With their new album No Gods No Masters (out Friday, June 11th via Liberator Music), we see Shirley, Duke, Steve and Butch focus their attention towards the men in powerful positions across the world and how their influence and actions (or inactions) are resulting in devastating consequences. With themes such as corporate greed, sexism and racism in the headlights, this collection of songs create yet another important conversation starter to worldwide societal issues such as the #MeToo and Black Lives Matter movements.

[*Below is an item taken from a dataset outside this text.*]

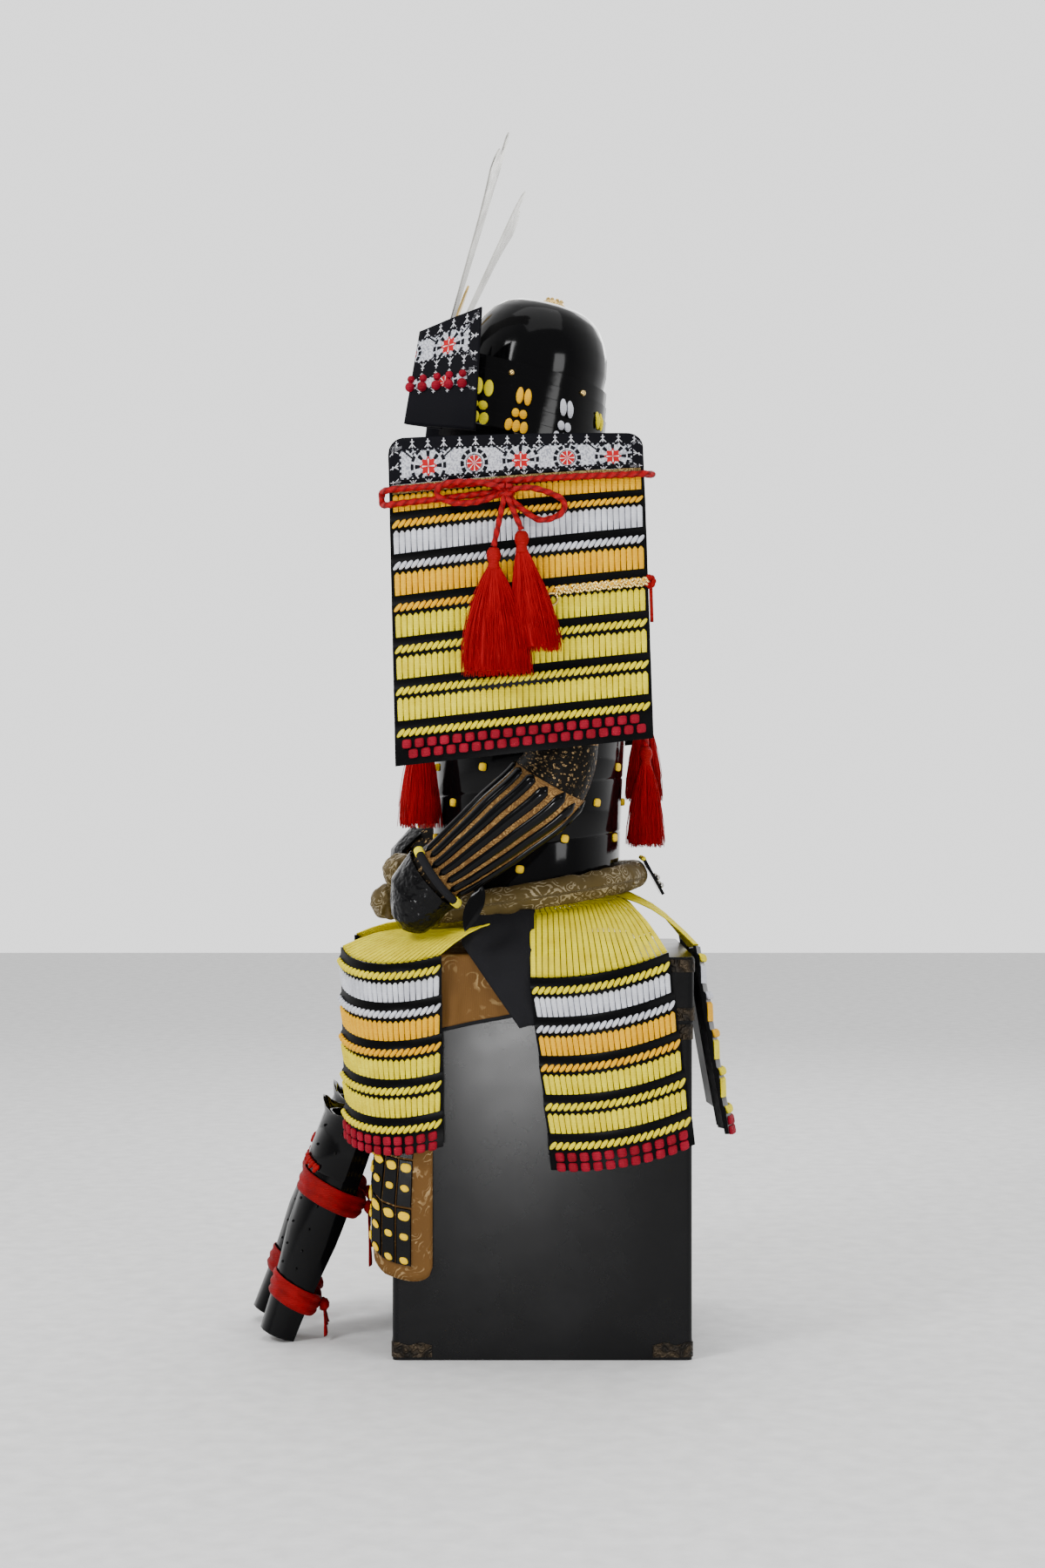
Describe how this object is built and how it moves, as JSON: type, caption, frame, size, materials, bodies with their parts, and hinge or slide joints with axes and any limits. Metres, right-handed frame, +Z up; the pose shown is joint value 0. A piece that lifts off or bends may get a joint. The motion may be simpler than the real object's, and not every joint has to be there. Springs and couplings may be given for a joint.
{
  "type": "samurai armour on its storage box and inner display stand",
  "caption": "Full suit of laced lacquered samurai armour, seated as displayed on its black storage box over a plain inner stand.",
  "frame": {"origin": "centre of the storage box's underside, on the floor", "axes": "+Z up; the armour faces -Y and its left arm is at +X"},
  "size_m": [0.6808, 0.6382, 1.5592],
  "materials": {
    "black_lacquer": "high gloss black lacquer over plates",
    "box_lacquer": "glossy black lacquer over wood",
    "yellow_lacing": "flat braided silk lacing, mostly yellow",
    "brocade": "brown and gold woven brocade",
    "roll_brocade": "olive and gold woven brocade, padded",
    "red_silk": "twisted silk cord",
    "printed_leather": "pale leather with a printed pattern",
    "silver": "dull silver sheet",
    "gold": "gilt",
    "stand_wood": "dark plain wood"
  },
  "bodies": {
    "root": {"box_body": "box_lacquer", "box_lid": "box_lacquer", "display_stand": "stand_wood", "cuirass": "black_lacquer", "waist_holder": "black_lacquer", "helmet_bowl": "black_lacquer", "neck_guard": "black_lacquer", "waist_roll": "roll_brocade", "tasset_front_left": "black_lacquer", "tasset_side_left": "black_lacquer", "tasset_rear_left": "black_lacquer", "splints_left": "black_lacquer", "hand_plate_left": "black_lacquer", "guard_left": "black_lacquer", "shin_guard_left": "black_lacquer", "knee_plate_left": "black_lacquer", "cords_front_left": "yellow_lacing", "cords_side_left": "yellow_lacing", "cords_rear_left": "yellow_lacing", "sleeve_left": "brocade", "thigh_panel_left": "brocade", "guard_top_left": "printed_leather", "turnback_left": "printed_leather", "guard_cord_left": "red_silk", "guard_tassel_left_front": "red_silk", "guard_tassel_left_rear": "red_silk", "back_tassel_left": "red_silk", "knee_tie_left": "red_silk", "ankle_tie_left": "red_silk", "crest_horn_left": "silver", "tasset_front_right": "black_lacquer", "tasset_side_right": "black_lacquer", "tasset_rear_right": "black_lacquer", "splints_right": "black_lacquer", "hand_plate_right": "black_lacquer", "guard_right": "black_lacquer", "shin_guard_right": "black_lacquer", "knee_plate_right": "black_lacquer", "cords_front_right": "yellow_lacing", "cords_side_right": "yellow_lacing", "cords_rear_right": "yellow_lacing", "sleeve_right": "brocade", "thigh_panel_right": "brocade", "guard_top_right": "printed_leather", "turnback_right": "printed_leather", "guard_cord_right": "red_silk", "guard_tassel_right_front": "red_silk", "guard_tassel_right_rear": "red_silk", "back_tassel_right": "red_silk", "knee_tie_right": "red_silk", "ankle_tie_right": "red_silk", "crest_horn_right": "silver", "tasset_front_centre": "black_lacquer", "cords_front_centre": "yellow_lacing", "thigh_apron": "brocade", "chest_tassel": "red_silk", "back_bow": "red_silk", "helmet_peak": "printed_leather", "crown_ring": "gold", "crest_socket": "gold"}
  },
  "joints": []
}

But the interesting factor is, writing for this album started way back in 2018, and those issues have only just gotten bigger and are more prevalent in today’s world than ever before, but as Shirley explains, the writing process wasn’t the result of premonition, but more so pure coincidence:
“I was getting worried [about the time between writing and release], I was like ‘the world will have changed by the time this record comes out’ and yet it feels like the record is more and more prescient with each day that passes and we find ourselves in the really peculiar position of having a record that’s talking about things that are on all our minds, by complete default.
I wish I could say it was brilliance, it wasn’t, it was just sheer timing achiasmate and here we are with a record we’re very proud of but I wish we could claim it as our own sort of masterplan, but it wasn’t”
That alone goes to show just how far we’ve come with addressing these issues and how close to the tip of the iceberg we still are in terms of properly addressing inequality across the world. It should be pointed out that the standout track for me on the album was ‘Waiting for God‘, which shines a spotlight on the racially driven brutality and social injustices Black Americans and People of Colour face against law enforcement officials throughout the United States. This song’s message was an important one for Shirley to address as she revealed:
“It means a lot to me that you’d pick out that song because to me that is the most important song on the record. It is basically tackling the abomination of police violence and systemic racism. These subjects that are very important to me, [are ones] that we talk about, that we examine, that we fix, that we figure out.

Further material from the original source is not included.